Phenomenology of quarkonia suppression in heavy ion collisions

Phenomenological model calculations of the suppression of quarkonia in heavy ion collisions have come a long way since the initial realization over 30 years ago that such states would "melt" in a deconfined quark-gluon plasma. Despite the initial promise, in the charmonia sector, it seems that is necessary to take into account initial cold nuclear matter effects, in-medium suppression due to disassociation processes, excited state feed down, and regeneration states through recombination of open charm and anti-charm in order to explain the observed suppression at both RHIC and LHC energies. In the bottomonia sector, the situation is not as complicated, due to there being much reduced initial state and recombination effects.
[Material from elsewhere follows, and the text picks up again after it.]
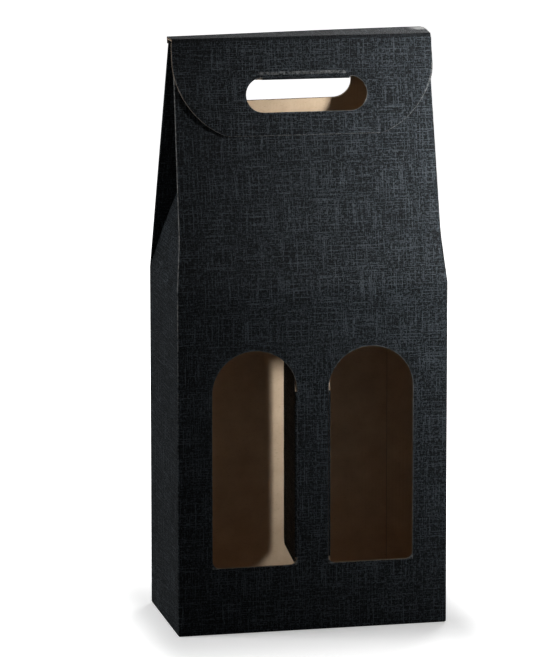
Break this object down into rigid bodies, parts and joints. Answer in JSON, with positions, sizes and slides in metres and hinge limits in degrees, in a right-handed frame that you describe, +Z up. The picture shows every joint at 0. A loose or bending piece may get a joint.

However, in both cases, for reliable quantitative conclusions to be drawn, the calculation of the in-medium quarkonia suppression needs to take into account the full (3$+$1)-dimensional evolution of the quark-gluon plasma using relativistic hydrodynamical background models that are able to faithfully reproduce the bulk observables and to also include the non-equilibrium corrections implied by viscous hydrodynamics on the in-medium heavy quark potential itself. In this talk, I will review the various processes playing a role in quarkonia suppression. Towards the end of the talk, I will focus on the bottomonia sector which provides a much cleaner signal of in-medium suppression than the charmonia sector.